The BitScope Pi Cluster Modules system creates an affordable, scalable, highly parallel testbed for high-performance-computing system-software developers. The system comprises five rack-mounted BitScope Pi Cluster Modules consisting of 3,000 cores using Raspberry Pi ARM processor boards, fully integrated with network switching infrastructure. Credit: Bitscope A quest to help the systems software community work on very large supercomputers without having to actually test on them has spawned an affordable, scalable system using thousands of inexpensive Raspberry Pi nodes. It brings a powerful high-performance-computing testbed to system-software developers, researchers, and others who lack machine time on the world's fastest supercomputers.
"It's not like you can keep a petascale machine around for R&D work in scalable systems software," said Gary Grider, leader of the High Performance Computing Division at Los Alamos National Laboratory, home of the Trinity supercomputer. "The Raspberry Pi modules let developers figure out how to write this software and get it to work reliably without having a dedicated testbed of the same size, which would cost a quarter billion dollars and use 25 megawatts of electricity."
Grider conceived the new solution to provide the systems software community with an inexpensive testbed of similar scale to the largest supercomputers being deployed. Designed and built by BitScope and distributed by SICORP, the Pi Cluster Modules enable developers to build, scale and test software before launching it on Trinity, Crossroads, and other large systems. The modules have other potential applications from education to the internet of things.
The BitScope system consists of five rack-mounted Pi Cluster Modules, each with 150 four-core nodes of Raspberry Pi ARM processor boards. They are fully integrated with network switching infrastructure. With a total of 750 CPUs or 3,000 cores working together, the system gives developers exclusive time on an inexpensive but highly parallelized platform for test and validation of scalable systems software technologies.
"Having worked with Raspberry Pi for quite some time, I've long thought it the ideal candidate to build low-cost cloud and cluster computing solutions for research and education," said Bruce Tulloch, CEO of BitScope. "When SICORP approached us with Gary's plans, we jumped at the opportunity to prove the concept."
The Raspberry Pi is an inexpensive, credit-card sized computer that can be connected to a keyboard and TV to do just about anything a typical desktop computer can do. It was developed by the Raspberry Pi Foundation in the United Kingdom to help spread computing in education and in developing countries. The price for a basic model starts at about $25 and consumes only a handful of watts of power.
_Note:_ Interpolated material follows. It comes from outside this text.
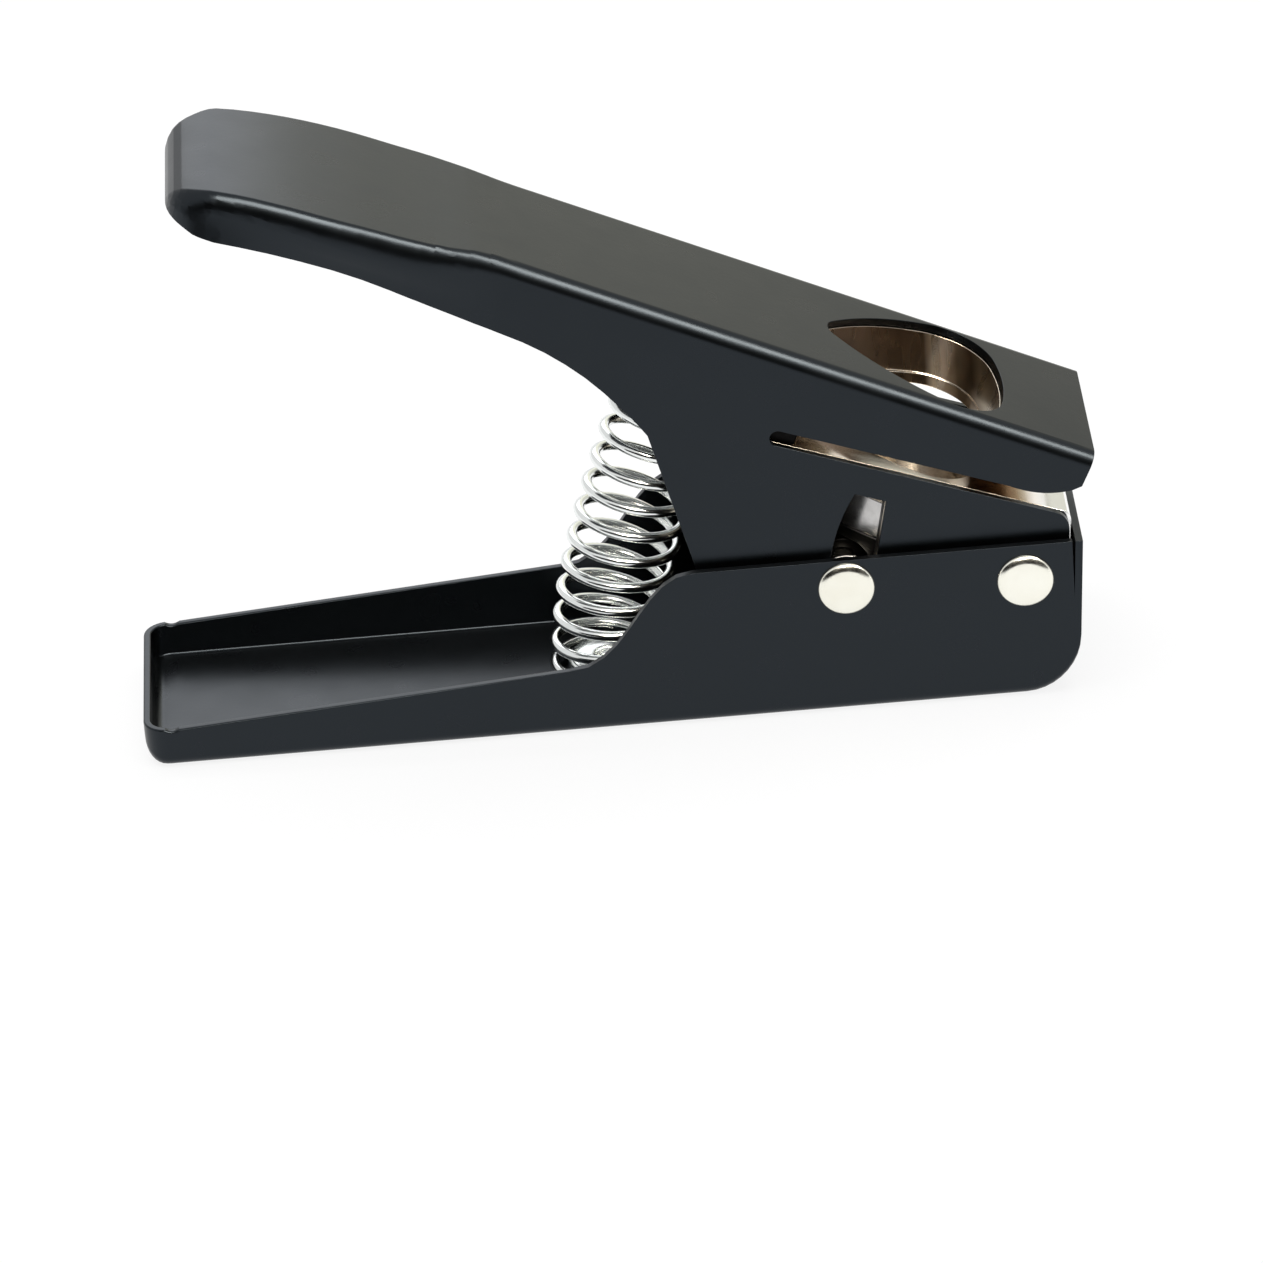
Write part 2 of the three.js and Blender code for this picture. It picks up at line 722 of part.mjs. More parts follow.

Beyond HPC system-software development, additional applications for the Pi Cluster Modules include better simulation of large-scale sensor networks, with flexible I/O to connect the actual sensor devices; HPC network topology research, to improve production performance; and the internet of things.
Looking around for a solution to the challenges facing HPC systems software developers, Grider said, he "suddenly realized the Raspberry Pi was an inexpensive computer using 2 to 3 watts that you could use to build a several-thousand-node system large enough to provide a low-cost, low-power testbed to enable this R&D." Yet he could not find a suitable densely packaged Raspberry Pi system on the market.
"It was just people building clusters with Tinker Toys and Legos," said Grider, a widely respected innovator in the HPC world. So he turned to SICORP of Albuquerque, N.M., to collaborate on a solution. Then they jointly worked with BitScope of Australia to develop easily scaled rack-mounted units.